Tout cela fait de la « convergences des luttes » telle qu’elle est portée, une somme de couleuvres avalées au nom de la sacro-sainte unité et du nombre qu’elle porterait en elle.
Les regroupements doivent se faire hors du compromis et en pensant la convergence non pas comme le moyen de satisfaire les diverses revendications catégorielles portées par les secteurs en lutte mais comme la méthode qui fait voler en éclat le repli corporatiste, impasse du mouvement social, et permet de porter le fer classe contre classe, par une pratique désaliénée.
Même si la situation actuelle du mouvement social ne paraît pas propice à une réalisation effective de ce dépassement des formes de lutte figées, comme de celui des syndicats qui canalisent bon an mal an les colères, les antagonismes de classe apparaissent néanmoins comme plus que jamais à vif.
De recomposition de la gauche en création de nouveau parti, les politiciens entretiennent les illusions démocratiques et essaient de surfer sur la vague des mécontentements et de la misère sociale. Un autre futur passera par un autre biais, par la capacité des individus à s’auto-organiser en dehors et contre la politique.

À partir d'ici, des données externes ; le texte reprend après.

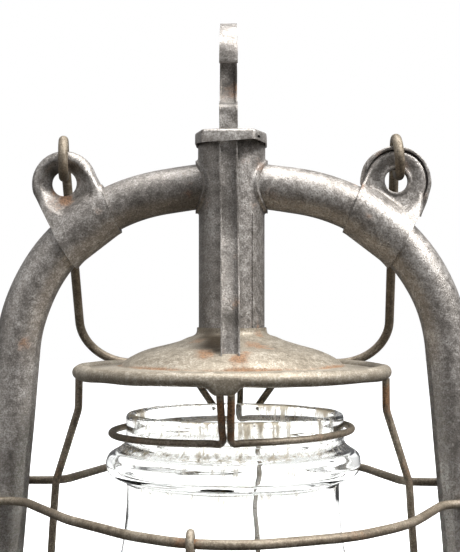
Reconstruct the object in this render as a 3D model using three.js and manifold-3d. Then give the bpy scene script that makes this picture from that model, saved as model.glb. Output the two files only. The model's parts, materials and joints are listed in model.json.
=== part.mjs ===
// A hot-blast tubular hanging lantern: two air tubes from the chimney to an air chamber,
// a hood that lifts with its glass globe, a wire bail, a fount and a flat-wick burner.
// Millimetres, +Z up, origin at the centre of the base, the front faces -Y.
import * as THREE from 'three';
import { mergeVertices } from 'three/addons/utils/BufferGeometryUtils.js';
import Module from 'manifold-3d';

const wasm = await Module();
wasm.setup();

// ---- driving dimensions ----
const GAP = 0.35;               // left between pieces that touch
const SHEET = 0.8;              // wall of the sheet-metal pieces
const ROUND_SIDES = 24;         // facets of the large turned pieces
const TUBE_SIDES = 12;          // facets of the air tubes and their collars
const WIRE_SIDES = 6;           // facets of a wire

const BASE_RADIUS = 59.4;
const FOUNT_RADIUS = 58;
const FOUNT_BOTTOM = 1.6;
const FOUNT_TOP = 34;
const NECK_RADIUS = 15.2;       // neck of the fount, which carries the burner
const NECK_TOP = 40;

const FILLER_REACH = 51.2;      // filler neck: distance from the axis
const FILLER_TURN = -50 * Math.PI / 180;
const FILLER_RADIUS = 7;
const FILLER_TOP = 38;

const CHAMBER_RADIUS = 42;
const CHAMBER_BOTTOM = 34.4;
const CHAMBER_TOP = 57.6;

const TUBE_RADIUS = 8;
const TUBE_LOW = 46;            // height at which the air tubes enter the chamber
const TUBE_HIGH = 243.7;        // height at which they leave the chimney
const TUBE_INNER_END = 38.5;
const TUBE_STEPS = 22;
const SHOULDER_CORNER = [72.5, 234.8];
const SHOULDER_RADIUS = 62;
const FOOT_CORNER = [88.8, TUBE_LOW];
const FOOT_RADIUS = 34;

const CHIMNEY_RADIUS = 11.75;
const CHIMNEY_BOTTOM = 186;
const CHIMNEY_TOP = 260.2;
const COLLAR_RADIUS = 9.4;      // pulled collar round each air tube
const COLLAR_REACH = 12.9;      // how far the collar's rim stands from the lantern's axis

const CAP_HALF_WIDTH = 12.9;
const CAP_FRONT = 17.3;
const CAP_FRONT_HALF = 9.2;
const CAP_BOTTOM = 256.7;
const CAP_TOP = 261.4;

const EAR_X = 59.2;
const EAR_Z = 245.4;
const EAR_HOLE_RADIUS = 4.6;
const EAR_RADIUS = 11.5;
const EAR_HALF_THICKNESS = 2.8;
const EAR_SEAT_FROM = 63.2;     // degrees round the shoulder that the ear's sleeve covers
const EAR_SEAT_TO = 42.3;

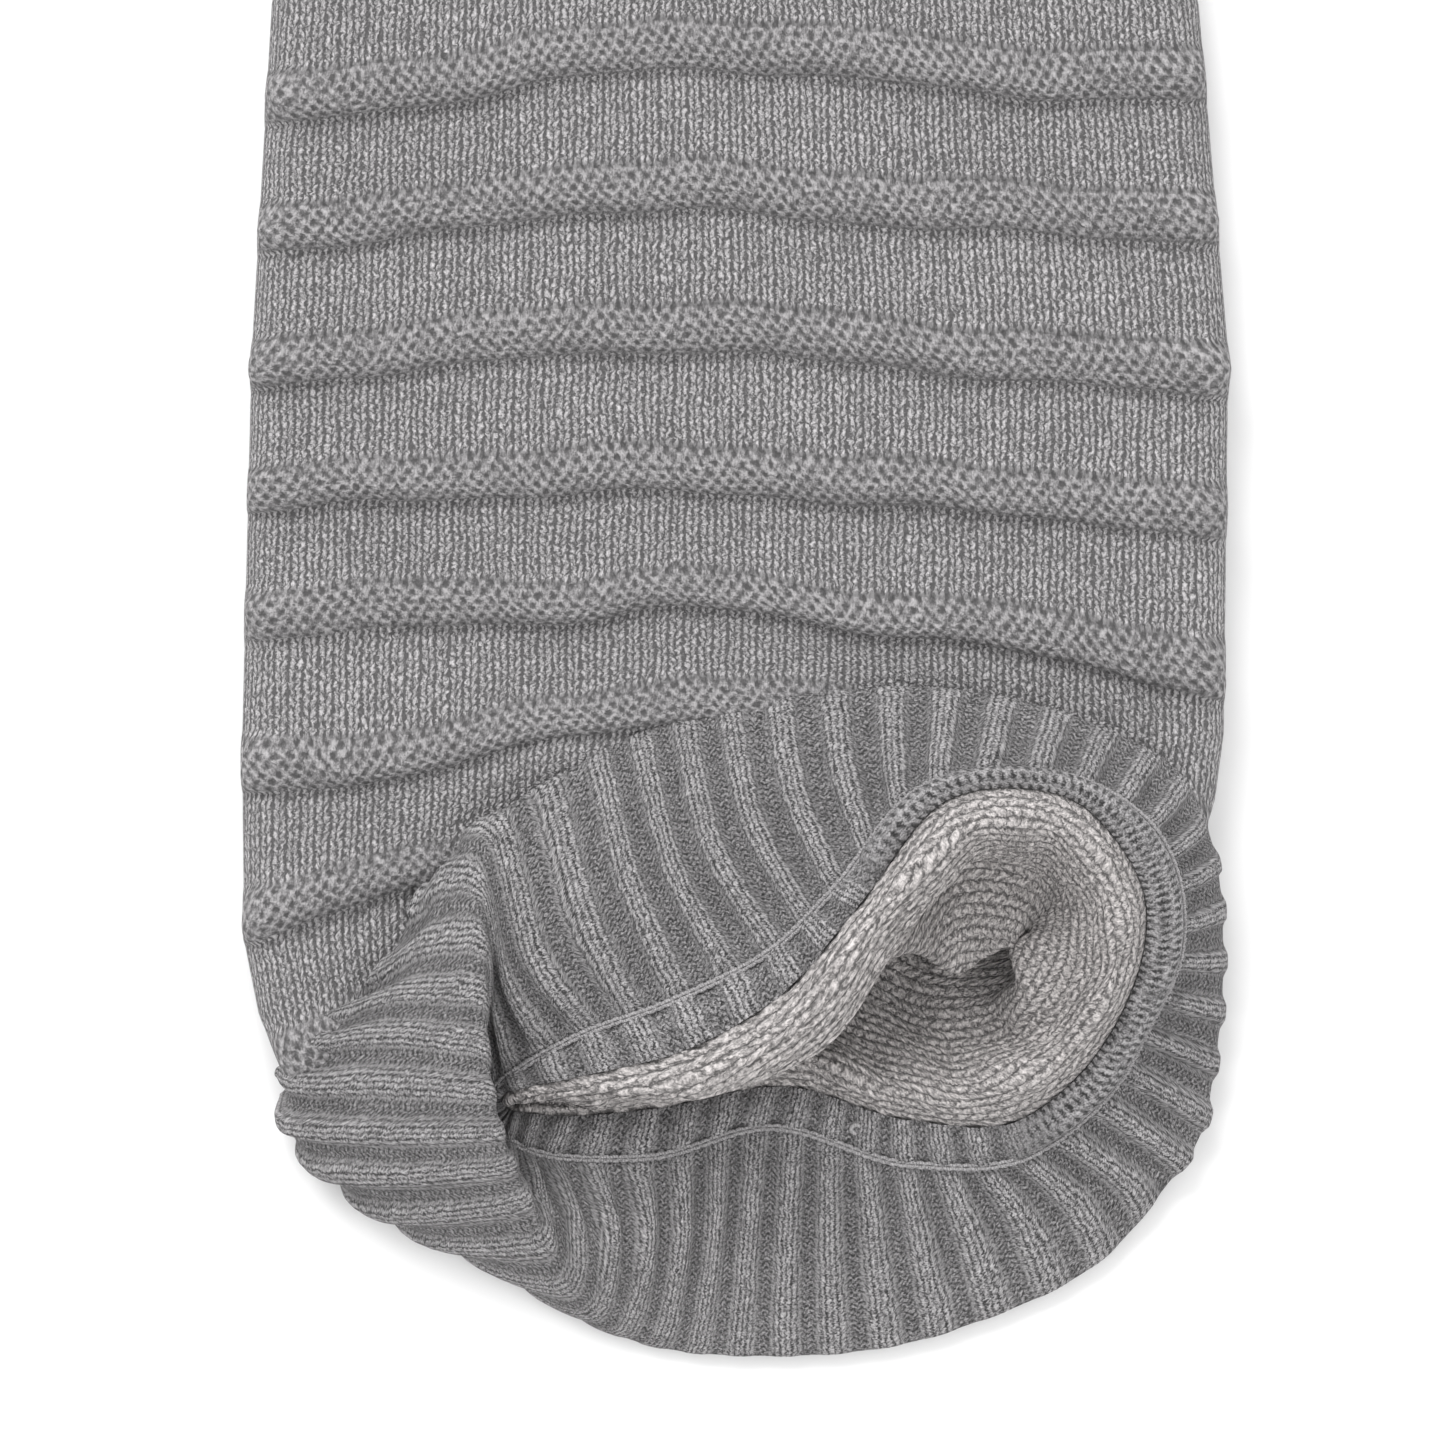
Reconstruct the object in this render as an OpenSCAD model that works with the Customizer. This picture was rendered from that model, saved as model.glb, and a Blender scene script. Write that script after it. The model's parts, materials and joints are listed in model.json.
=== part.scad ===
// Long-cuffed knitted mitten, lying flat with its cuff turned open. Millimetres, +Z up.
// Fingers point to +Y, the mouth to -Y, and the thumb lies on the +X side.

/* [Sleeve] */
// Flat width of the sleeve at its lower end
sleeve_w = 128; // [110:1:150]
// Flat width at the wrist
wrist_w = 98; // [80:1:110]
// Length from the cuff's fold to the wrist
wrist_y = 240; // [200:5:280]
// Thickness of the flat-laid tube, both layers and the air between
tube_h = 13; // [11:0.5:16]
// Thickness of one layer of knit
wall = 2.2; // [1.6:0.1:2.6]

/* [Hand] */
// Flat width across the fingers
hand_w = 100; // [90:1:104]
// Length of the whole mitten
total_l = 412; // [380:2:440]
// Length of the rounded fingertip
tip_l = 46; // [30:1:60]

/* [Thumb] */
// Flat width of the thumb
thumb_w = 32; // [26:1:34]
// Length from the thumb's base pivot to its tip
thumb_l = 62; // [50:1:70]
// Angle of the thumb away from the fingers at rest
thumb_angle = 48; // [45:1:55]

/* [Cuff] */
// Length of the turned-open cuff from fold to fold
cuff_l = 90; // [80:1:100]
// Width of the turned-open cuff
cuff_w = 99; // [90:1:110]
// Height of the cuff's raised edge
cuff_rise = 17; // [12:1:20]
// Thickness of one layer of rib
rib_t = 1.6; // [1.2:0.1:2]

/* [Hidden] */
around = 40; // points round a loop
grey = [0.55, 0.54, 0.54];
pale_grey = [0.62, 0.61, 0.6];
dark_grey = [0.48, 0.47, 0.47];

// Centre of the cuff's loops
cuff_x = 15;
cuff_y = cuff_l / 2;
mouth_y = 52; // middle of the tube's slanting end
upper_slant = 28; // how far the slant runs to each side of it
lower_slant = 16;
straight_y = 112; // the slant has gone here
taper_y = 150; // the sleeve starts to narrow here
palm_y = wrist_y + 50; // the hand is at its full width here
tip_y = total_l - tip_l;
gap = 0.3; // between bodies and neighbouring pieces

// Thumb pivot and the rounded base that turns in the hand
pivot = [sleeve_w / 2 - 6, wrist_y + 48];
base_r = 19;
bore_r = base_r + gap;
opening_w = 26; // way from the hand into the thumb
bead_r = 1; // radius of a sewn or linked seam
thumb_reach = pivot.x + (thumb_l - thumb_w / 2) * sin(thumb_angle) + thumb_w / 2;
centre = [(thumb_reach - sleeve_w / 2) / 2, total_l / 2, 0]; // the origin, at the box's centre

function smooth(t) = let (s = min(max(t, 0), 1)) s * s * (3 - 2 * s);
function blend(a, b, t) = a + (b - a) * smooth(t);
function unit(v) = v / norm(v);
function hold(x) = min(max(x, -1), 1);

// Half the flat width of the tube at a distance along it
function half_width(y) =
    y < wrist_y ? blend(sleeve_w, wrist_w, (y - taper_y) / (wrist_y - taper_y)) / 2
    : y < tip_y ? blend(wrist_w, hand_w, (y - wrist_y) / (palm_y - wrist_y)) / 2
    : hand_w / 2 * sqrt(max(0, 1 - pow((y - tip_y) / tip_l, 2)));

// One point of the flattened tube: round edges, and flat faces between them
function tube_point(y, a, inset) =
    let (h = tube_h / 2 - inset, w = max(half_width(y) - inset, h + 0.5))
    [(w - h) * hold(1.5 * cos(a)) + h * cos(a), y, tube_h / 2 + h * hold(1.06 * sin(a))];

// A ring of the tube; near the mouth its upper side leans away from the cuff and its lower side to it
function tube_ring(y, inset) =
    let (lean = max(0, (straight_y - y) / (straight_y - mouth_y)))
    [for (i = [0:around - 1]) let (a = 360 * i / around, s = sin(a))
        tube_point(y + lean * (s > 0 ? upper_slant : lower_slant) * s, a, inset)];

// An oval loop whose height swings between low and low + rise, highest at the angle peak
function oval(cx, cy, rx, ry, low, rise, peak, a) =
    [cx + rx * cos(a), cy + ry * sin(a), low + rise * (1 + cos(a - peak)) / 2];

function fold_loop(a) =
    oval(cuff_x, cuff_y, cuff_w / 2 - rib_t, cuff_y - rib_t, rib_t + 0.1, cuff_rise, 100, a);
function seam_loop(a) = oval(cuff_x, mouth_y, 44, 26, 3.6, cuff_rise + 2, 85, a);
function rim_loop(a) = oval(cuff_x - 2, mouth_y + 1, 34, 15, 3.7, cuff_rise + 1, 80, a);
function attach_loop(a) = oval(-3, mouth_y - 1, 56, 20, rib_t + 0.1, 14, 90, a);

// Faces joining loops of n points in turn, ended by caps or closed on themselves
function skin(n, rows, closed) = concat(
    [for (j = [0:rows - (closed ? 1 : 2)], i = [0:n - 1])
        let (k = (j + 1) % rows, m = (i + 1) % n) each
        [[j * n + i, j * n + m, k * n + m], [j * n + i, k * n + m, k * n + i]]],
    closed ? [] : [[for (i = [n - 1:-1:0]) i], [for (i = [0:n - 1]) (rows - 1) * n + i]]);

module loft(loops, closed = true) {
    n = len(loops[0]);
    polyhedron(points = [for (l = loops) each l], faces = skin(n, len(loops), closed));
}

// A round bead along a list of points
module bead(path, r, closed = false) {
    n = len(path);
    loft([for (i = [0:n - 1])
        let (before = path[closed ? (i + n - 1) % n : max(i - 1, 0)],
             after = path[closed ? (i + 1) % n : min(i + 1, n - 1)],
             along = unit(after - before), side = unit(cross(along, [0, 0.1, 1])),
             up = cross(side, along))
        [for (a = [0:60:300]) path[i] + r * (cos(a) * side + sin(a) * up)]], closed);
}

// The knitted tube: its slanting end, then even stations, then the closing fingertip
module tube_shell() {
    stations = concat([for (t = [0, 0.3, 0.6, 1]) mouth_y + t * (straight_y - mouth_y)],
        [taper_y, 180, 210], [for (y = [wrist_y:25:tip_y]) y],
        [for (a = [15:15:75]) tip_y + tip_l * sin(a)], [total_l]);
    last = len(stations) - 1;
    loft(concat([for (i = [last - 2:-1:0]) tube_ring(stations[i], wall)],
        [for (i = [0:last]) tube_ring(stations[i], 0)]), false);
}

module mitten_body() color(grey) difference() {
    tube_shell();
    translate([pivot.x, pivot.y, -1]) cylinder(r = bore_r, h = tube_h + 2, $fn = 64);
}

// A pillow-edged disc, the plan of the thumb's base and tip
module pillow(r, inset) {
    h = tube_h / 2 - inset;
    translate([0, 0, tube_h / 2]) rotate_extrude($fn = 40) intersection() {
        translate([r - inset - h, 0]) union() {
            circle(h, $fn = 16);
            translate([-50, -h]) square([50, 2 * h]);
        }
        translate([0, -h]) square([r, 2 * h]);
    }
}

module thumb_form(inset) {
    pillow(base_r, inset);
    hull() {
        pillow(thumb_w / 2, inset);
        translate([0, thumb_l - thumb_w / 2]) pillow(thumb_w / 2, inset);
    }
}

module thumb() color(grey) translate([pivot.x, pivot.y]) rotate(-thumb_angle) difference() {
    thumb_form(0);
    thumb_form(wall);
    translate([-opening_w / 2, -base_r - 1, wall]) cube([opening_w, base_r + 1, tube_h - 2 * wall]);
}

// Directions at an angle round the cuff: along its fold, and towards the mouth's middle
function along_fold(a) = unit(fold_loop(a + 1) - fold_loop(a - 1));
function inward(a) = unit(rim_loop(a) - seam_loop(a));

// The doubled rib: out from the tube's end to the fold, and back over itself to the linked seam
function cuff_section(a) =
    let (start = attach_loop(a), fold = fold_loop(a), end = seam_loop(a), t = along_fold(a),
         under = rib_t * unit(cross(t, fold - start)), over = rib_t * unit(cross(t, end - fold)),
         out = rib_t * unit(2 * fold - start - end))
    [start + under, fold + under, fold + out, fold + over, end + over, end, fold, start];

module rib_cuff() color(dark_grey) loft([for (i = [0:2 * around - 1]) cuff_section(180 * i / around)]);

// The rib's free edge beyond the linked seam
function strip_section(a) =
    let (start = seam_loop(a) + (2 * bead_r + 3 * gap) * inward(a), end = start + 5 * inward(a),
         over = rib_t * unit(cross(along_fold(a), inward(a))))
    [start + over, end + over, end, start];

module edge_strip() color(dark_grey) loft([for (i = [0:around - 1]) strip_section(360 * i / around)]);

function link_point(a) = seam_loop(a) + (bead_r + 2 * gap) * inward(a)
    + rib_t / 2 * unit(cross(along_fold(a), inward(a)));

module link_seam() color(grey) bead([for (i = [0:around - 1]) link_point(360 * i / around)], bead_r, true);

module side_seam() color(grey)
    bead([for (y = [85:20:tip_y + 10]) [bead_r + wall + 3 * gap - half_width(y), y, tube_h / 2]], bead_r);

module tip_seam() color(grey)
    bead([for (a = [-50:10:50]) [0.9 * hand_w / 2 * sin(a), tip_y + (tip_l - 12) * cos(a), tube_h / 2]],
        bead_r);

// Two turns of yarn drawn tight
module yarn_knot() color(pale_grey) translate(strip_section(273)[0] + [0, 2, 1.7])
    bead([for (a = [0:30:690]) [1.2 * cos(a), 1.2 * sin(a), a / 690 * 1.6 - 0.6]], 0.35);

translate(-centre) mitten_body();
translate(-centre) thumb();
translate(-centre) rib_cuff();
translate(-centre) edge_strip();
translate(-centre) link_seam();
translate(-centre) side_seam();
translate(-centre) tip_seam();
translate(-centre) yarn_knot();
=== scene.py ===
import json
import math

import bpy
import numpy as np
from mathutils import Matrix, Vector


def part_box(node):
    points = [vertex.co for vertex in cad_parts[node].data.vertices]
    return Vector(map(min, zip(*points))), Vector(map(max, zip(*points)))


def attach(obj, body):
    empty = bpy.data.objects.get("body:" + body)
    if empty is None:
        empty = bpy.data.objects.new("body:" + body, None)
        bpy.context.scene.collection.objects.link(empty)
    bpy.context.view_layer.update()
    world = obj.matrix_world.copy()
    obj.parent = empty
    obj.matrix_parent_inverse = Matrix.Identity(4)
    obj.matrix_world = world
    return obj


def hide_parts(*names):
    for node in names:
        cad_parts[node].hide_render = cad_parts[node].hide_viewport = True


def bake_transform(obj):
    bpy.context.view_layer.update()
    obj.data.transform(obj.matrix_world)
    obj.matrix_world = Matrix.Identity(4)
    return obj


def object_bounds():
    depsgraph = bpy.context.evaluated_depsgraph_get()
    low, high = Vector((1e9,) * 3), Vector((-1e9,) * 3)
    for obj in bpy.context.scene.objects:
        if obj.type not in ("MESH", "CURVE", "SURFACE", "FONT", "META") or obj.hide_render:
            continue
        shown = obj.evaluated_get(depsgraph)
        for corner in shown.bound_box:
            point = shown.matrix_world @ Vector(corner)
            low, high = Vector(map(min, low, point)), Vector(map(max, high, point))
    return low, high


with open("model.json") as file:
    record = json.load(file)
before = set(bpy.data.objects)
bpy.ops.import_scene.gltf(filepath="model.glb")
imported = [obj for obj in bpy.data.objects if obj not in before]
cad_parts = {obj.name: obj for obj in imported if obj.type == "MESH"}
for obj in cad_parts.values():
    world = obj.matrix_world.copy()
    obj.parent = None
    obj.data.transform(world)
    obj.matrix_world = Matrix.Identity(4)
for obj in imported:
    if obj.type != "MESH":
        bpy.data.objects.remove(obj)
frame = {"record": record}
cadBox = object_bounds()

# Sizes below are millimetres from the tube's middle line, along from the cuff's fold, and up from the floor.
tubeLow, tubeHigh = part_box("mitten_body")
home = np.array([(tubeLow[0] + tubeHigh[0]) / 2, cadBox[0][1], 0.0])
length = (cadBox[1][1] - cadBox[0][1]) * 1000


def place(points):
    return np.asarray(points, float) / 1000 + home


def smooth(t):
    t = np.clip(t, 0, 1)
    return t * t * (3 - 2 * t)


def flow(knots, values, at, period=None):
    # a smooth curve through the values at the knots, closed where there is a period
    k, p = np.asarray(knots, float), np.asarray(values, float)
    at = np.asarray(at, float)
    if period:
        k = np.concatenate([k[-2:] - period, k, k[:3] + period])
        p = np.concatenate([p[-2:], p, p[:3]])
        at = np.mod(at - k[2], period) + k[2]
    slope = np.gradient(p, k, axis=0)
    i = np.clip(np.searchsorted(k, at, side="right") - 1, 0, len(k) - 2)
    h = (k[i + 1] - k[i])[:, None]
    t = ((at - k[i]) / (k[i + 1] - k[i]))[:, None]
    return (
        (2 * t**3 - 3 * t**2 + 1) * p[i]
        + (t**3 - 2 * t**2 + t) * h * slope[i]
        + (3 * t**2 - 2 * t**3) * p[i + 1]
        + (t**3 - t**2) * h * slope[i + 1]
    )


def skinThrough(loops, around, along):
    # closed loops, blended smoothly in turn; gives rows of points
    rings = np.array([flow(ribKnots, loop, around, ribCount) for loop in loops])
    steps = np.linalg.norm(np.diff(rings, axis=0), axis=2).mean(1)
    stops = np.concatenate([[0], np.cumsum(steps)])
    at = np.interp(along, np.linspace(0, 1, len(loops)), stops)
    flat = flow(stops, rings.reshape(len(loops), -1), at)
    return flat.reshape(len(at), len(around), 3), at


def outward(grid):
    # the visible side of rows of points whose last column repeats the first
    du = np.empty_like(grid)
    du[:, 1:-1] = grid[:, 2:] - grid[:, :-2]
    du[:, 0] = du[:, -1] = grid[:, 1] - grid[:, -2]
    n = np.cross(du, np.gradient(grid, axis=0))
    return n / np.maximum(np.linalg.norm(n, axis=2, keepdims=True), 1e-9)


def travelled(grid, step):
    # rows of stitches counted down each column from the last row of points
    paces = np.linalg.norm(np.diff(grid[::-1], axis=0), axis=2)
    return np.concatenate([np.zeros((1, grid.shape[1])), np.cumsum(paces, axis=0)])[::-1] / step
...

Ainsi, la radicalisation des luttes ouvrières avec l’identification du patron comme un ennemi, le retour d’ « illégalismes » mettant la lumière sur des conditions d’existence de plus en plus insoutenables et l’intensification des luttes à caractère autogestionnaire représentent diverses tentatives de répondre à la violence de l’Etat et du capital, même si elles sont peu fructueuses pour le moment. Ces tentatives sont encourageantes et doivent servir de base pour les conflits à venir en gardant comme pratique l’interaction constante entre les objectifs émancipateurs qu’on se fixe et les moyens autogérés auxquels on recourt.